The gradient method is a function of local relative change in image count levels at the tumor-normal tissue boundary. It is not sensitive to varying background counts as it depends on the location rather than the magnitude of the count change [16]. Previous phantom studies have demonstrated, for segmentation of MTV, that gradient segmentation is more accurate than threshold segmentation (using SUVmax of 45 %) for spheres <20 mm (p < 0.015) [16]. These authors further demonstrated that inter-observer variability is significantly reduced when gradient segmentation is used compared to manual or a 25 % SUVmax threshold segmentation.
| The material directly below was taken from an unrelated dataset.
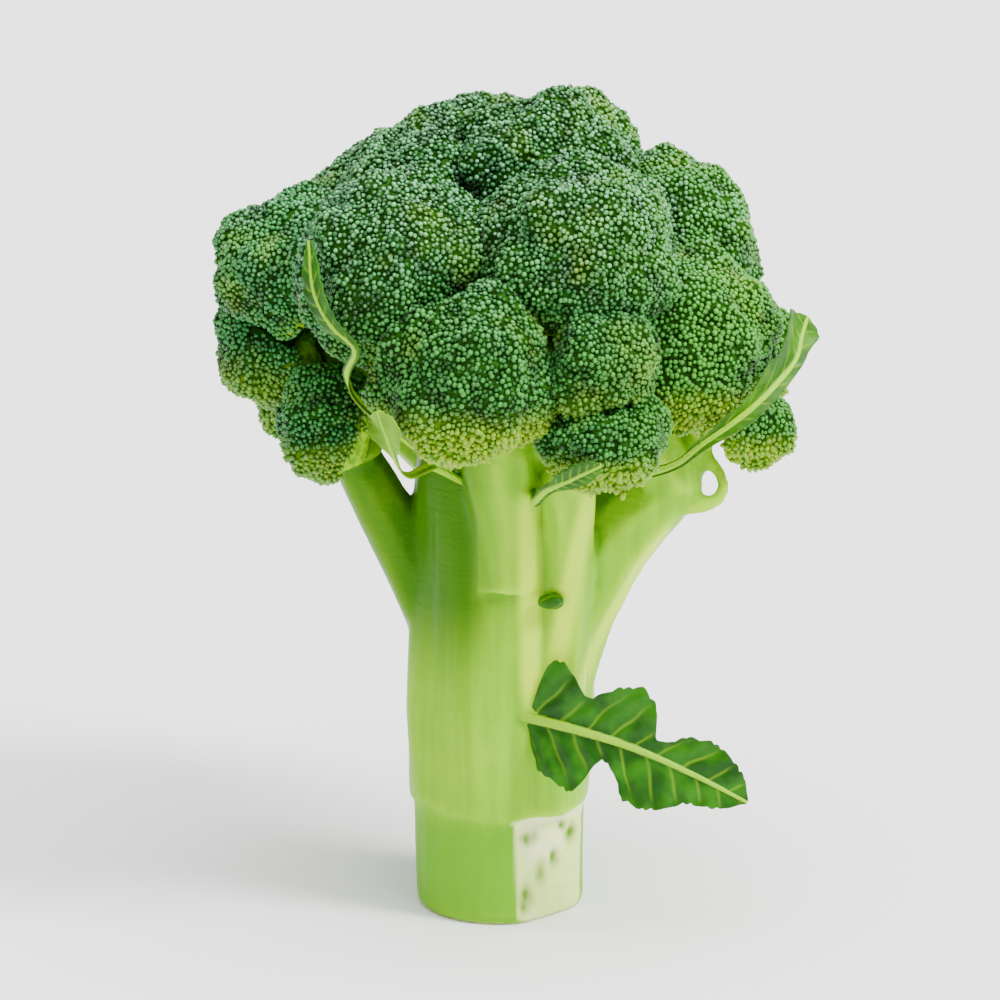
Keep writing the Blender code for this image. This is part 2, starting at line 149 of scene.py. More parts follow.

Tumor size has been shown to have an effect on the reliability of metabolic volume segmentation [16, 26]. The fixed SUVmax percentage threshold segmentation depends on the SUVmax and the set threshold. There is no best single threshold for all volumes. As smaller volumes require a larger threshold because of partial volume effects, the optimum threshold is a function of volume [16]. Furthermore, fixed segmentation suffers from its binary deterministic nature and lack of robustness for varying tumor to background contrast [18]. Our study confirms that the lower intra-reader reliability seen with smaller volumes in phantom studies is also seen in patients, especially for segmenting MTV.

Our study results need to be interpreted in the context of the study design. As an exploratory study, we used a single reader with 3 years of faculty experience reading PET/CT and 18 months of experience in volumetric segmentations. We have previously demonstrated that reader training and experience have an impact on reader reliability [27]. Further studies are needed to assess the applicability of our results to different malignancies using multiple readers, with varied experience, working with semiautomated segmentation programs, and to establish the intra-and inter-reader reliability of MTV and TGA. The impact of intravenous contrast was not studied as the segmentation methods were based on the PET images and IV contrast has non-significant effect on PET images.

In conclusion, the intra-reader reliability of MTV and TGA depends on the segmentation methods and size of the tumor. Gradient segmentation has less bias than fixed threshold segmentation for MTV, especially for smaller volumetric tumors. Intra-reader variability for TGA is lower than for MTV for both segmentation methods in small and large volume tumors. Further studies are needed to validate these exploratory findings and conclusions.